Heterotopia genes help us understand progenitor cell function during cortical development

DELFINA ROMERO; FRANCIS, FIONA; KARINE POIRIER; NADIA BAHI BUISSON

Congreso; FENS 2020 Virtual Forum; 2020

Federación de Sociedades Europeas de Neurociencia

Cerebral cortical development is a finely regulated process that depends on several different progenitor types. The ventricular zone (VZ) of the developing cortex is a neuroepithelium that contains neural stem cells (NSCs), undergoing precisely regulated divisions at its most apical, ventricular side. These cells can self-amplify and produce other progenitor types, as well as immature neurons.

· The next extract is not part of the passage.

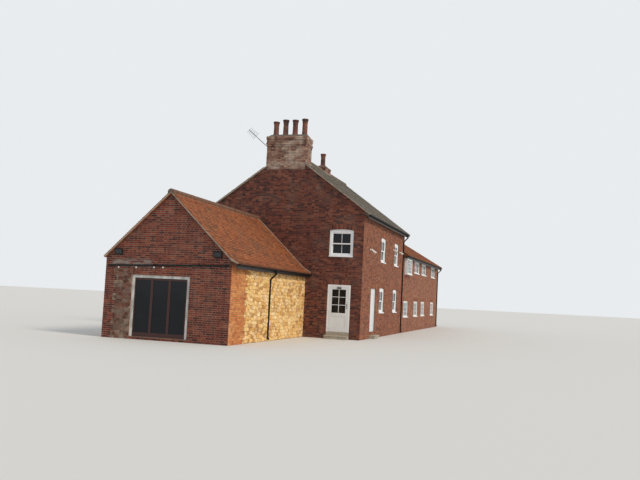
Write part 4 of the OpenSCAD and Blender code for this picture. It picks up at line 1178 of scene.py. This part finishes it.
def layTiles(name, roof, finish, slot, seed):
    places = []
    for face in slopes(roof):
        turn = turnOf(face)
        left, right, foot, _ = extent(face)
        for index, low, high, spans in rows(face, tiling["gauge"], foot):
            anchor = left - (index % 2) * tiling["width"] / 2
            for begin, end, _, _ in spans:
                for a, b in cells(begin, end, anchor, (tiling["width"],), tiling["least"]):
                    first = a - tiling["past"] if a <= left + touch else a
                    last = b + tiling["past"] if b >= right - touch else b
                    places.append((spot(face, (first + last) / 2, low), turn,
                                   (last - first - tiling["gap"], high - low + tiling["lap"], 1.0)))
    lay(name, "tile", places, finish, slot, push=tiling["push"], sway=tiling["sway"], seed=seed)


def layRidge(block, finish, seed):  # half-round tiles over a core of mortar
    name, node, roof = block + "Ridge", block + "_ridge_tiles", block + "_roof_front"
    radius = (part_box(node)[1].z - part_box(roof)[1].z) / (1 - ridging["drop"])
    level = max(slopes(roof), key=lambda face: face["normal"].x ** 2)["normal"].z
    droop = math.degrees(math.acos(level)) - math.degrees(math.asin(ridging["drop"] * level))
    archUnit(name + "Tile", radius, radius - ridging["thick"], droop)
    archUnit(name + "Core", radius - ridging["core"], ridging["coreInner"], droop)
    turn = turnFrom((0, 1, 0), (-1, 0, 0), (0, 0, 1))
    tiles, cores = [], []
    for low, high in boxesOf(node):
        x, z, length = (low.x + high.x) / 2, high.z - radius, high.y - low.y
        count = max(1, round(length / ridging["pitch"]))
        step = length / count
        tiles += [((x, low.y + (i + 0.5) * step, z), turn, (step - ridging["joint"], 1.0, 1.0))
                  for i in range(count)]
        cores.append(((x, (low.y + high.y) / 2, z), turn, (length - ridging["coreShort"], 1.0, 1.0)))
    piece = lay(name, name + "Tile", tiles, finish, "ridge_tile", sway=ridging["sway"], seed=seed)
    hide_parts(node)
    lay(name + "Mortar", name + "Core", cores, "houseMortar", "ridge_tile", seed=seed)


def layRoofs():
    seed = 31
    for block, look in blocks.items():
        for side in ("Front", "Back"):
            roof = block + "_roof_" + side.lower()
            layTiles(block + side + "Tiles", roof, look["tile"], look["slot"], seed)
            seed += 1
    for seed, (block, look) in enumerate(blocks.items(), 41):
        layRidge(block, look["ridge"], seed)


layRoofs()


# Mortar beads along verges, ridges, walls and chimneys: one tree sweeps a lumpy bead along a path

beading = {
    "step": 0.05,
    "grain": 9.0,             # scale of the noise that makes a bead lumpy
    "lump": 0.8,              # how much of the radius it takes or gives, at the most by half
    "sides": 6,
    "verge": 0.019,           # radius, as those of the next four
    "abutment": 0.022,
    "chimney": 0.035,
    "ridgeFoot": 0.011,
    "vergeInset": 0.014,
    "vergeUnder": 0.030,
    "wallOut": 0.016,
    "wallLift": 0.026,
    "stackOut": 0.012,
    "stackLift": 0.03,
    "stackEnd": 0.2,          # a chimney's face nearer than this to a roof's end has no bead
    "ridgeOut": 0.004,
    "ridgeLift": 0.022,
    "ridgeShort": 0.01,
    "ridgeStep": 0.07,
}

undercloak = {
    "inset": 0.10,
    "under": 0.0455,
    "gap": 0.002,
    "reach": 0.099,
    "thick": 0.012,
    "sway": 0.008,
}


def beadTree():
    tree, given = newTree("mortarBead", {"Path": "Geometry", "Radius": "Float", "Step": "Float",
                                         "Finish": "Material"})
    curve = put(tree, "GeometryNodeMeshToCurve", {"Mesh": given["Path"]})
    curve = put(tree, "GeometryNodeResampleCurve", {"Curve": curve, "Length": given["Step"]}, mode="LENGTH")
    swing = put(tree, "ShaderNodeTexNoise",
                {"Vector": put(tree, "GeometryNodeInputPosition"), "Scale": beading["grain"]})
    for operation, value in (("SUBTRACT", 0.5), ("MULTIPLY", beading["lump"]), ("ADD", 1.0),
                             ("MULTIPLY", given["Radius"])):
        swing = maths(tree, operation, swing, value)
    ring = put(tree, "GeometryNodeCurvePrimitiveCircle", {"Resolution": beading["sides"], "Radius": 1.0})
    bead = put(tree, "GeometryNodeCurveToMesh",
               {"Curve": curve, "Profile Curve": ring, "Scale": swing, "Fill Caps": True})
    return endTree(tree, bead, given["Finish"])


mortarBead = beadTree()


def layBead(name, paths, radius, finish, slot, step=beading["step"]):
    points, edges = [], []
    for path in paths:
        edges += [(len(points) + i, len(points) + i + 1) for i in range(len(path) - 1)]
        points += path
    piece = shape(name, points, edges=edges)
    grow(piece, mortarBead, {"Radius": radius, "Step": step, "Finish": finishes[finish]})
    settle(piece, slot)


def vergePath(roof, y, under):  # down one slope along its edge, a little under the tile plane
    faces = slopes(roof)
    low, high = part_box(roof)
    outer, inner = (high.x, low.x) if "front" in roof else (low.x, high.x)
    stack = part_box("gable_chimney")
    if "house" in roof and y < stack[1].y:
        inner = max(inner, stack[1].x) if "front" in roof else min(inner, stack[0].x)
    least = beading["step"]
    bends = sorted({round(spot(face, s, t).x, 4) for face in faces for points in face["flat"]
                    for s, t in points if least < abs(spot(face, s, t).x - inner) < abs(outer - inner)})
    knees = [x for x in bends if abs(x - outer) > least and len(faces) > 1][:1]
    return [(x, y, roofTop(faces, x) - under) for x in [inner] + knees + [outer]]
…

Perturbations of these processes lead to severe cortical malformations in human. Subcortical heterotopias are malformations associated with epilepsy and intellectual disability. They are characterized by ectopic neurons in the white matter. Elucidating the underlying patho-mechanisms can shed light on the regulation and function of progenitors and migrating neurons during cortical development. Mouse models of heterotopia are rare, although mouse and human mutations were identified in the microtubule-binding protein EML1. Using genetic strategies, we identified a novel patient heterotopia variation in DLGAP4. This protein belongs to a membrane-associated guanylate kinase family known to function in synapses. We show it interacts with EML1, is expressed in the mouse VZ from early corticogenesis and interacts with key VZ proteins. In utero electroporation of Dlgap4 knockdown and overexpression constructs in the mouse embryonic brain revealed a perturbed ventricular surface, as well as changes in cell fate, proliferation and migration. We further show that Dlgap4 molecular mechanisms involve the actin cytoskeleton and mTOR signaling pathways. In this way we are identifying new heterotopia-linked molecular pathways playing a crucial role in regulating progenitors of the VZ.